In considering this episode, it becomes clear that there are many different political ramifications to Sex and the City‘s plot points: unlike some other “guilty pleasures” like Gilmore Girls or 2009 pop music, the show has the power to shape the political views of its audience in ways that can enact actual violence on marginalised groups. By, for example, labelling bisexuality as “fake” or normalising violence against trans sex workers (see: “Cock a Doodle Doo!”), the show essentially encourages such behaviour among its—often very young and impressionable—viewers. And the fact that its characters, despite their resistance to being relatable, often enact such overtly offensive acts while being portrayed as impossibly glamorous makes the situation all the more worse, for who doesn’t want to have the physique of Carrie Bradshaw or the social calendar of Samantha Jones?

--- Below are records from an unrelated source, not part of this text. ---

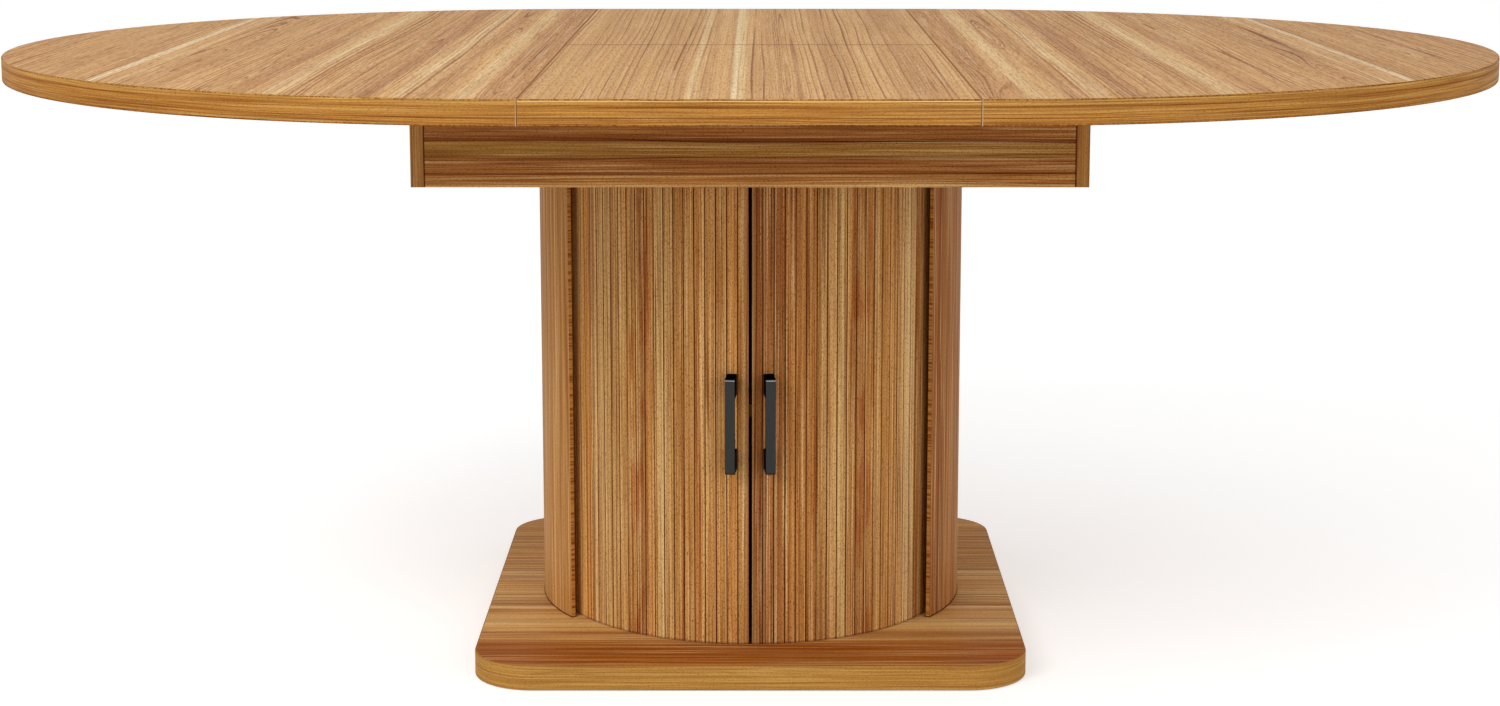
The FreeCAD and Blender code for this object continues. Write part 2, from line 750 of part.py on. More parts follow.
def leaf_board():
    """Core of the front half, inside its bands."""
    reach = half_leaf - band_thickness
    return block(-reach, reach, -top_radius + band_thickness, -fold_gap / 2 - band_thickness,
                 top_underside, table_height)


def build_leaf(parts):
    def to_back(shape):
        return shape.mirror(Vector(0, 0, 0), Vector(0, 1, 0))

    front_cuts = peg_slots() + barrel_seats(-1)
    parts["leaf_front_board"] = cut_all(leaf_board(), front_cuts)
    parts["leaf_front_bands"] = Part.makeCompound([cut_all(band, front_cuts) for band in leaf_bands()])
    parts["leaf_front_barrels"] = hinge_barrels(-1)
    parts["leaf_rear_board"] = cut_all(to_back(leaf_board()), barrel_seats(1))
    parts["leaf_rear_bands"] = Part.makeCompound(
        [cut_all(to_back(band), barrel_seats(1)) for band in leaf_bands()])
    parts["leaf_rear_barrels"] = hinge_barrels(1)
    parts["leaf_hinge_links"] = Part.makeCompound([link_arc(axis, 0.0) for axis in barrel_axes()])


def as_built(shape):
    return shape


def build_table():
    parts = {}
    build_base(parts)
    build_shells(parts)
    build_cabinet(parts)
    build_apron(parts)
    build_centre_stops(parts)
    build_door(parts, "right", as_built)
    build_door(parts, "left", mirrored)
    build_half(parts, "right", as_built)
    build_half(parts, "left", mirrored)
    build_leaf(parts)
    return parts


def main():
    os.makedirs("parts", exist_ok=True)
    for name, shape in build_table().items():
        shape.exportStep("parts/" + name + ".step")


main()
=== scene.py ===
import json
import math

import bpy
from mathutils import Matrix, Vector


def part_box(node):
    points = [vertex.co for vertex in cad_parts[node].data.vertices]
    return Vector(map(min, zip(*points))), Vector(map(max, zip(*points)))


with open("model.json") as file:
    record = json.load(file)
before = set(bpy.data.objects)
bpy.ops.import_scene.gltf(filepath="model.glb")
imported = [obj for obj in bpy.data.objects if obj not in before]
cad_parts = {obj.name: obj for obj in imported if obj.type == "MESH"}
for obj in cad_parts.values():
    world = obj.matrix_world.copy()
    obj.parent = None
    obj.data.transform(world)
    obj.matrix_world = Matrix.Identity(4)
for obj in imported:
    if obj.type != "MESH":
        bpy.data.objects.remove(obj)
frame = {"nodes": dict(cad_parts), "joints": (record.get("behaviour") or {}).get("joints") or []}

# Looks of an extending pedestal table: wood-print laminates, hardware finishes, light and camera.
# Metres in the scene; the pattern sizes of the materials are given in millimetres.
# X runs along the extended top, the doors face -Y, Z is up, and the origin is on the floor.

MM = 0.001
X, Y, Z = range(3)                                    # the axes, as a vector counts them
nodes = frame["nodes"]
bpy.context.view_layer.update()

# ---- Sizes read from the frame ---------------------------------------------------
seam_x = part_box("leaf_front_bands")[1].x              # half the leaf's width
top_underside, top_height = [corner.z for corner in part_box("left_top_board")]
top_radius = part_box("left_top_bands")[1].y
apron_half_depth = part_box("apron_right")[1].y
panel_inner_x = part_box("apron_right")[0].x
base_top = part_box("base_plate")[1].z
shell_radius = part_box("left_shell")[1].y
shell_front_angle = math.acos(-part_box("left_shell")[0].y / shell_radius)
joints = {joint["name"]: joint for joint in frame["joints"]}
door_centre_y = joints["left_door_turn"]["pos_m"][Y]
handle_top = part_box("left_handle")[1].z
handle_reach = door_centre_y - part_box("left_handle")[0].y

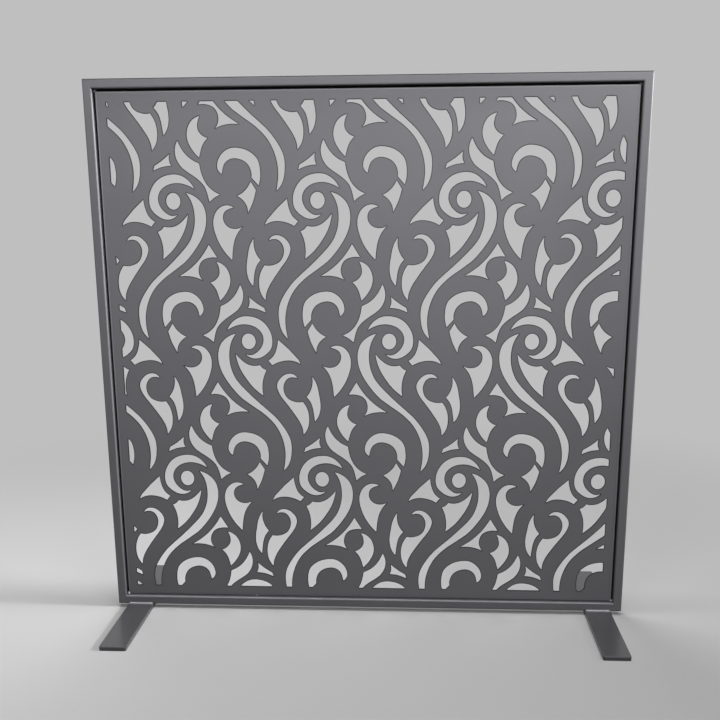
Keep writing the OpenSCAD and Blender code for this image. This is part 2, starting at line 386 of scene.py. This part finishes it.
# %% Paint the sheet
# The cut walls and a rim round every cut-out are darkened as painted shade.
CUT_SHADE_TONE = grey(38)
CUT_SHADE_SHARE = 0.85
SHADE_RIM = 2.8 * MM
SHADE_RIM_RAYS = 8
RAYS_OUT = (0.02, 0.17)
FACES_ASIDE = (0.8, 0.3)
SHADE_RIM_INSET = (4 * MM, 8 * MM)
EDGE_HIGHLIGHT_INSET = (4.5 * MM, 2.5 * MM)
EDGE_HIGHLIGHT_HEIGHT = (5 * MM, 9 * MM)
LASER_LINE = 0.35 * MM
LINE_HEIGHT = 0.8
THROUGH_STRETCH = (1.0, 0.04, 1.0)
BUCKLE_SIZE = 0.5
BUCKLE_HEIGHT = 6.0
panel_low, panel_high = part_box("screen_panel")


def near_edge(tree, reach):
    """1 at a sharp edge of the metal, falling to 0 at about reach metres from it."""
    settings = {"inside": True, "only_local": True, "samples": SHADE_RIM_RAYS}
    unmet = tree.add("ShaderNodeAmbientOcclusion", settings, {"Distance": reach}, "AO")
    return (1 - unmet).step(*RAYS_OUT)


def make_panel_paint():
    material, tree, place = new_material("sheet_grey")
    x, _, z = tree.split(place)
    _, forwards, _ = facing(tree)
    wall = abs(forwards).step(*FACES_ASIDE)
    through = tree.vector("MULTIPLY", place, THROUGH_STRETCH)
    lines = noise(tree, through, LASER_LINE, detail=1.0) * wall
    buckle = noise(tree, place, BUCKLE_SIZE, detail=0.0) * BUCKLE_HEIGHT
    from_side, from_end = from_side_and_end(panel_low, panel_high, x, z)
    inset = from_side.maths("MINIMUM", from_end)
    # A rim of painted shade round every cut-out, and below it a painted highlight along the outer edge.
    rim = near_edge(tree, SHADE_RIM) * inset.step(*SHADE_RIM_INSET)
    # A painted highlight along the sheet's outer edge, all but the lower one.
    edge_highlight = inset.step(*EDGE_HIGHLIGHT_INSET) * (z - panel_low.z).step(*EDGE_HIGHLIGHT_HEIGHT)
    shader = paint(
        tree, place, TONE,
        roughness=0.42 + wall * 0.15,
        peel=0.8,
        wear_and_highlight=edge_highlight,
        painted_shade=(wall * CUT_SHADE_SHARE).maths("MAXIMUM", rim),
        painted_shade_colour=CUT_SHADE_TONE,
        relief=lines * LINE_HEIGHT + buckle,
    )
    return finished(material, tree, shader)


panel_paint = make_panel_paint()

# %% [markdown]
# ## The feet, the stops and the welds
#
# The feet are thicker bar with a smoother face, so the same paint lies glossier on them,
# and its tone on them is set darker as painted shade. Their upper edges get a painted
# highlight in patches. The stops are the flat bars behind the edge of the sheet. Their side
# that faces the narrow gap round the sheet is painted nearly black, as painted shade.
# Welds are rounded, and their paint is set lighter as a painted highlight, with lighter
# patches at random over the ripples.

# %% Paint the feet, the stops and the welds
# The feet's tone is set darker than the rest of the paint, as painted shade.
FOOT_SHADED_TONE = 80
FOOT_HIGHLIGHT_EDGE = (2 * MM, 0.6 * MM)
FOOT_HIGHLIGHT_DEPTH = (2 * MM, 0.0)
FOOT_END_SHARE = 0.4
FOOT_HIGHLIGHT_PATCH_SIZE = 12 * MM
SCUFF_SIZE = 3 * MM
SCUFF_STRETCH = (1.0, 0.08, 1.0)
# Nearly black painted shade for the stops' face towards the gap round the sheet.
GAP_SHADE_COLOUR = grey(12)
FACES_FORWARDS = (-0.2, -0.8)
# Welds get a lighter tone than the rest of the paint, as a painted highlight.
WELD_LIT_TONE = 155
WELD_PATCH_SIZE = 1.5 * MM
foot_low, foot_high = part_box("right_foot")
foot_middle = (foot_low.x + foot_high.x) / 2
foot_half = (foot_high.x - foot_low.x) / 2


def make_foot_paint():
    material, tree, place = new_material("foot_grey")
    x, y, z = tree.split(place)
    from_side = foot_half - abs(abs(x) - foot_middle)
    from_end = (foot_high.y - abs(y)) * FOOT_END_SHARE
    # A painted highlight along the feet's upper edges and ends, in patches.
    edge = from_side.maths("MINIMUM", from_end).step(*FOOT_HIGHLIGHT_EDGE)
    highlight_patches = noise(tree, place, FOOT_HIGHLIGHT_PATCH_SIZE, detail=4.0).step(0.35, 0.7)
    streaks = tree.vector("MULTIPLY", place, SCUFF_STRETCH)
    scuffs = noise(tree, streaks, SCUFF_SIZE, detail=3.0).step(0.62, 0.8)
    shader = paint(
        tree, place, FOOT_SHADED_TONE,
        roughness=0.2 + scuffs * 0.12,
        peel=0.5,
        wear_and_highlight=edge * (foot_high.z - z).step(*FOOT_HIGHLIGHT_DEPTH) * highlight_patches,
    )
    return finished(material, tree, shader)


def make_stop_paint():
    material, tree, place = new_material("stop_grey")
    _, forwards, _ = facing(tree)
    # The face towards the gap round the sheet is painted nearly black, as painted shade.
    black_shade = forwards.step(*FACES_FORWARDS)
    shader = paint(
        tree, place, TONE,
        roughness=0.38 + black_shade * 0.45,
        peel=0.9,
        painted_shade=black_shade,
        painted_shade_colour=GAP_SHADE_COLOUR,
    )
    return finished(material, tree, shader)


def make_weld_paint():
    material, tree, place = new_material("weld_grey")
    # The weld tone is set lighter as a painted highlight, with lighter patches at random.
    lighter_patches = noise(tree, place, WELD_PATCH_SIZE, detail=3.0).step(0.4, 0.7)
    shader = paint(tree, place, WELD_LIT_TONE, roughness=0.3, peel=0.4, wear_and_highlight=lighter_patches)
    return finished(material, tree, shader)


foot_paint = make_foot_paint()
stop_paint = make_stop_paint()
weld_paint = make_weld_paint()

# %% [markdown]
# ## The cut sheet
#
# The pattern could be drawn again here, but the model already holds it, as the edge of
# the sheet's front face. So the outlines are read from a copy of that mesh, one closed
# ring for each cut-out and one for the sheet itself. A ring turns gently along its
# curves and sharply at its corners, and the angle at each point tells which it is.

# %% Read the outlines of the cut-outs
CORNER_TURN = math.radians(22)
MERGE = 0.01 * MM


def is_front(face):
    return face.normal.y <= -0.9


def front_rings(node):
    """The outlines of the front face, as rings of (across, up), metal on their left."""
    work = bmesh.new()
    work.from_mesh(node.data)
    bmesh.ops.remove_doubles(work, verts=work.verts, dist=MERGE)
    follows = {}
    for face in filter(is_front, work.faces):
        for loop in face.loops:
            beyond = [other for other in loop.edge.link_faces if other != face]
            if not any(map(is_front, beyond)):
                follows[loop.vert] = loop.link_loop_next.vert
    rings = []
    while follows:
        start = next(iter(follows))
        ring = [start]
        while follows[ring[-1]] != start:
            ring.append(follows[ring[-1]])
        for vert in ring:
            del follows[vert]
        rings.append([Vector((vert.co.x, vert.co.z)) for vert in ring])
    work.free()
    return rings


def is_corner(ring, i):
    before = ring[i] - ring[i - 1]
    after = ring[(i + 1) % len(ring)] - ring[i]
    return abs(before.angle_signed(after)) > CORNER_TURN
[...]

This leaves us in a tricky state, one that has ramifications that extend far beyond the realm of Sex and the City (and its subsequent movie franchise, which is worthy of its own article). Nzalai argues in favour of absolving the guilt when consuming a so-called “guilty pleasure”—”Don’t try to suggest you know better”, her article concludes, “Forget the pretense and get over yourself. You have nothing to lose but your guilt”—but it seems wrong (and, quite frankly, impossible) to watch the entirety of Sex and the City without being ashamed or disgusted at the views that it pushes. While we’re not going to suggest to stop watching the series entirely, perhaps a bit of mindfulness while watching would do good. After all, it’s what Woke Charlotte would have wanted.